For me personally, I had been increasingly a fan of River, thanks to Alex Kingston's brilliant performance and a huge number of awesome "oh no she didn't" moments. And the pathos she shared with Rory once or twice in the opening two-parter.
But I have to admit... after "Let's Kill Hitler," I'm... a bit less of a River fan than I was. Part of it was that Mels, River's previous incarnation, is obnoxious as hell. Seriously, she gives off this weird bratty vibe that I found really hard to deal with, like a 1990s "chick with attitude." And her whole "getting in trouble at school for going on about the Doctor" thing kind of annoyed me too - especially in retrospect, when you realize she's nattering about the man she's programmed to murder. And she shoots the TARDIS! (I did like her stealing a bus, though.) River's smugness, the quality that most people complain about with her, seems even more annoying in Mels and Young River.
But also, the shift from a River who knows more than everybody else to a River who's the only one who knows nothing seemed to sap the character of a lot of energy. She still has power, in that she's able to kill the Doctor, but she knows nothing. Young River is just as pleased with herself as Older River, but from a position of ignorance. If that makes any sense.
And then there's the coda, in which we learn that River became an archeologist for one reason only: To "find a good man." Ummm, eww? So not only are River's birth and death based around the Doctor, but now we find out the only reason she chose her career was so she could get closer to him. River is basically a sort of stalker, and the only reason why the Doctor is so into her, is because she's already successfully stalked him in her future and his past. (And then there's the "and she's a woman" line, which I'm convinced Moffat only threw in to see if he could give some feminists an apoplexy.)
For all that, I still mostly love River, and I'm still excited to see how exactly she goes from Bespoke Psychopath to Sweet Confidante. I'm guessing by the end of the season, we'll have gotten to see River's POV on the events at the lake (which older River appeared not to remember) and we'll finally see the Doctor and River's relationship take shape. And I can't wait.

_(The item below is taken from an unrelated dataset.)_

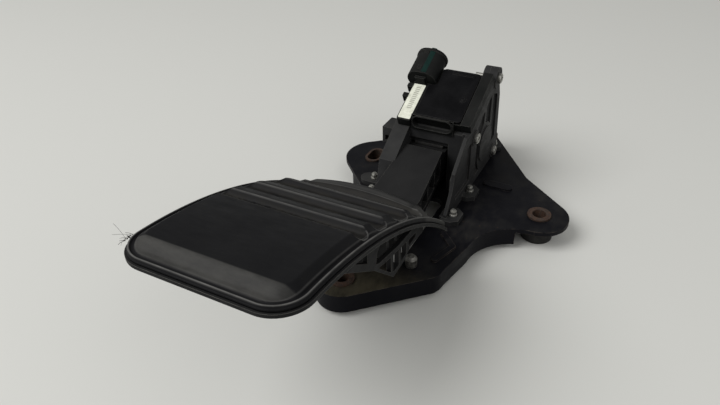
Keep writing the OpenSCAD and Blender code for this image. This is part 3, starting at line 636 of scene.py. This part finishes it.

Overall, "Let's Kill Hitler" was a fun romp, a good deal lighter than "A Good Man Goes to War" had been. The Doctor's approach to time travel gets contrasted with that of the Tesselector, a shapeshifting robot full of miniaturized humans (a la Meet Dave) who go around punishing history's greatest criminals. The Doctor's basically good-natured approach, of trying to make things better wherever he goes, is contrasted with this weirdly vindictive mission. The Tesselector doesn't even try to change history for the better, because they punish people at the end of their recorded timestream, when all the bad deeds have already happened. They're in 1938 Berlin to punish Hitler, except that it's too early in Hitler's timestream, and then they spot a greater war criminal: River Song herself.
Rory punching Hitler was just as magnificent as we'd all hoped, and then Rory telling Hitler to shut up and putting Hitler in the closet was kind of perfect. The little Amy-Rory flashbacks were super-cute, like Rory pathetically playing hide-and-seek and blind-man's-bluff while Amy ignored him. And we found out that Amy thought Rory was gay for years, because he never paid attention to any other girls. (Aww.) The look on Rory's face when Amy asks him to name one girl he's paid attention to is priceless – and then Rory runs away.

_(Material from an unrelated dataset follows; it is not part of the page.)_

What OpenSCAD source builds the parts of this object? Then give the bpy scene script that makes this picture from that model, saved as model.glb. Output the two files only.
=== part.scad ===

(Let's hope next week, we get a brief moment of Amy and Rory dealing with the fact that, after the Doctor promised their daughter would be safe, it turned out she was instead trapped in an evil orphanage and brainwashed by monsters for Rassilon only knows how long, before becoming their hopelessly screwed up crazy childhood friend and then a murderous psychopath. It would be nice to see just a snippet of a brief conversation about that... Of course, the Doctor swore on his life, which is already forfeit.)
There were a lot of perfect, hilarious little moments in this one. Like the Doctor saying he danced with everyone at Amy and Rory's wedding, and the men were a bit shy. And the Doctor saying "fault on both sides" about his time machine colliding with Hitler's office. Oh and: "I'm getting a sort of banging in my head." "I think that's Hitler in the cupboard." Also a great line: "I was on my way to this gay gypsy bar mitzvah for the disabled, and then I thought, 'Gosh, the Third Reich's a bit rubbish.'" Also, the Doctor's rules are wonderful, especially "Never knowingly be serious." And "Never run when you're scared."
Oh, and might the reference to Kennedy and history having been changed just be a sly reference to the Doctor Who book, Who Killed Kennedy? Maybe?
And we learned a bit more about the Silence - who aren't a species, but a religion who have declared a bit of a Holy War against the Doctor. They're obsessed with the first question, which is hidden in plain view but nobody knows what it is. This adds a pretty fascinating new dimension to our mouthless brainwashing monsters - except that I'm hoping this won't turn into a "religions are dumb" or "religious people do crazy shit for no reason" riff down the line. I'd still quite like to see the Silence turn out to have an actual plan.
All in all, fun stuff. What did you think?